When we look at the impact of off-shore buyers we have seen another major shift over the past 5-years. Off-shore buyers remained keen on Australian property, attracted by the lifestyle, measured in simple terms of space, a good natural environment and freedom to move.
However strong demand spooked our government, and indeed many other governments across the globe to introduce heavy restrictions and extra charges for off-shore buyers.
The view in 2013 was that off-shore buyers interested in Australian residential real estate took the long-term view however, despite this, the new rules have dampened demand and in part this may have had a negative impact on new apartment prices and slowed the delivery of new projects.
In 2013 some markets had been doing it tough in the 12 months before the Federal Election and that may have depressed activity and thus sales inventory was somewhat modest.
We’ve seen that the long-term shortage of housing, has to some degree eased, and rents today are not as high, but there are regional variations, markets are never uniform.
Owner occupiers today are being attracted by lower rates, and in contrast to 2013 strong employment has influenced demand.

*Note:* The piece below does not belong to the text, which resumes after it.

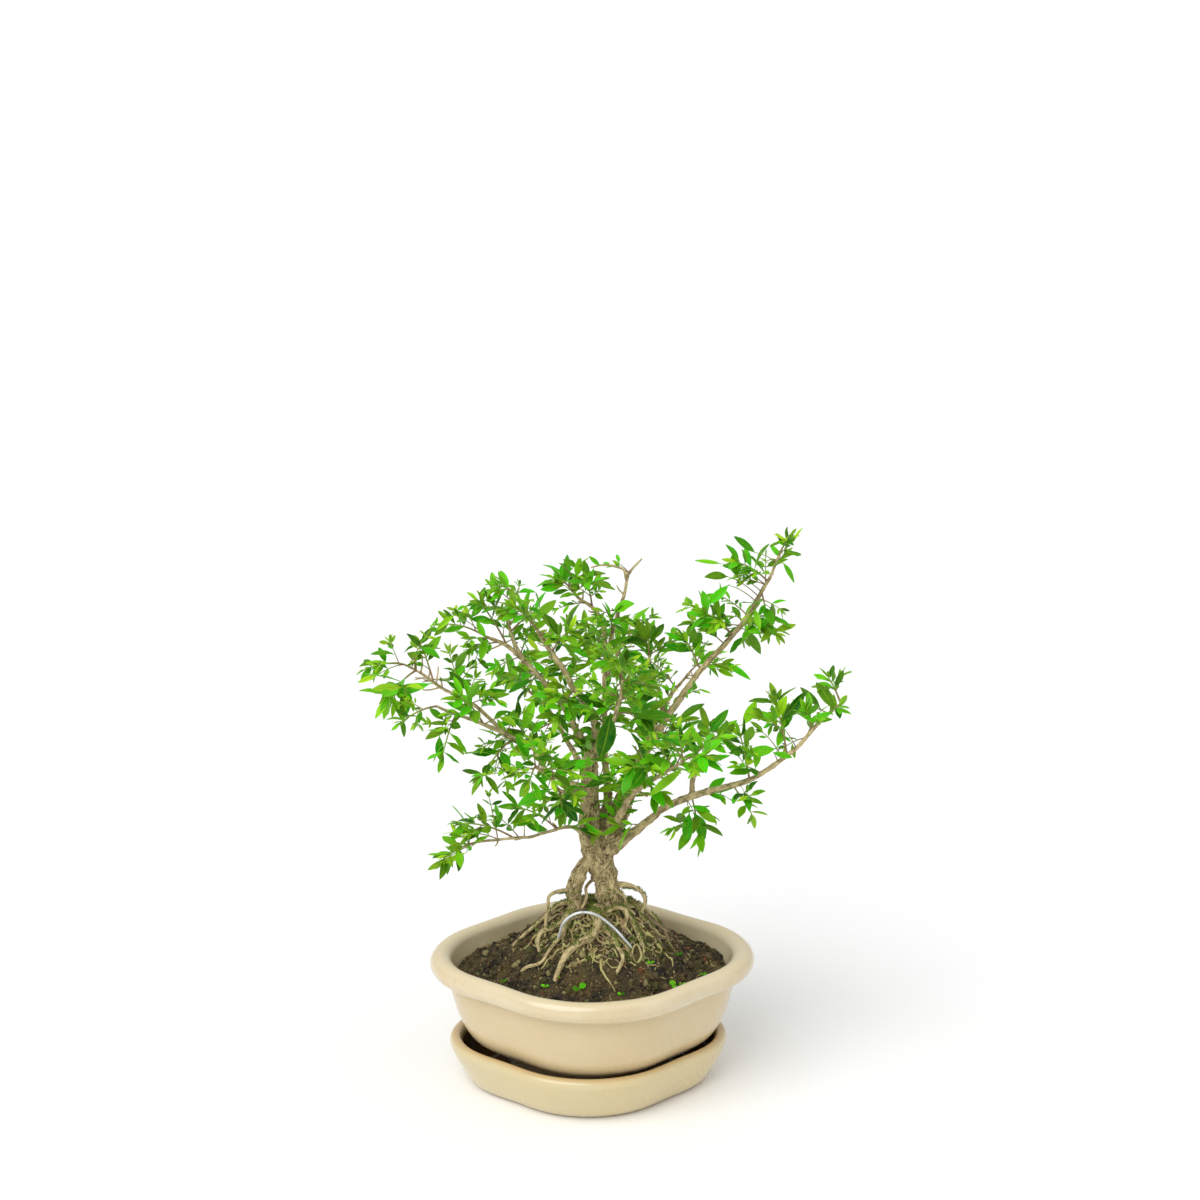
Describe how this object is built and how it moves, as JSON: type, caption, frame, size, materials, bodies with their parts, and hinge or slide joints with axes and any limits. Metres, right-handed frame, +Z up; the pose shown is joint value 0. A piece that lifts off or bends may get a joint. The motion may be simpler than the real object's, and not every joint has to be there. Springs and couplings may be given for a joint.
{
  "type": "serissa bonsai",
  "caption": "Small serissa tree with an arched aerial root and leafy sprays, mounded soil, in a lobed oval glazed pot on a matching drip tray.",
  "frame": {"origin": "on the surface it stands on, below the pot's middle; the drip tray's middle is 2 mm to the left of it", "axes": "+Z up, -Y towards the viewer (front), +X to the viewer's right along the pot's long side"},
  "size_m": [0.2494, 0.186, 0.2979],
  "materials": {
    "pot_glaze": "glossy cream glaze",
    "tray_glaze": "glossy cream glaze, slightly greener",
    "soil": "dark crumbly soil",
    "bark": "rough tan-grey bark",
    "wire": "dull pale coated wire",
    "foliage": "glossy green leaves"
  },
  "bodies": {
    "root": {"drip_tray": "tray_glaze", "pot": "pot_glaze", "soil": "soil", "spray_01": "foliage", "spray_02": "foliage", "spray_03": "foliage", "spray_04": "foliage", "spray_05": "foliage", "spray_06": "foliage", "spray_07": "foliage", "spray_08": "foliage", "spray_09": "foliage", "spray_10": "foliage", "spray_11": "foliage", "spray_12": "foliage", "spray_13": "foliage", "spray_14": "foliage", "spray_15": "foliage", "spray_16": "foliage", "spray_17": "foliage", "spray_18": "foliage", "spray_19": "foliage", "spray_20": "foliage", "spray_21": "foliage", "spray_22": "foliage", "spray_23": "foliage", "spray_24": "foliage", "spray_25": "foliage", "spray_26": "foliage", "spray_27": "foliage", "spray_28": "foliage", "spray_29": "foliage", "spray_30": "foliage", "spray_31": "foliage", "spray_32": "foliage", "spray_33": "foliage", "spray_34": "foliage", "spray_35": "foliage", "spray_36": "foliage", "spray_37": "foliage", "spray_38": "foliage", "spray_39": "foliage", "spray_40": "foliage", "spray_41": "foliage", "spray_42": "foliage", "spray_43": "foliage", "spray_44": "foliage", "spray_45": "foliage", "spray_46": "foliage", "spray_47": "foliage", "spray_48": "foliage", "spray_49": "foliage", "spray_50": "foliage", "tie_wire": "wire", "tree_wood": "bark"}
  },
  "joints": []
}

Even as predictions of a bubble were current, prices from 2013 now look low by today’s values and a retreat back to 2013 levels is not anticipated.
I suggested in 2013 that developers should not take the market for granted, sticking to the best locations and delivering quality, and remains so in 2018.
Conditions in 2013 did not create a bubble, what we saw instead was a strong market that remained stable as we continued to see economic growth and our population grow to recently hit 25 million.
The improved market activity in 2013 was a combination of all these basic factors, it was not a bubble, these same factors will continue to influence markets today, and prices and demand will adjust. The year 2013 did not turn into a bubble and nor will markets spectacularly deflate in 2018. The ups and downs will continue as demand, finance and buyer sentiment all combine to influence markets.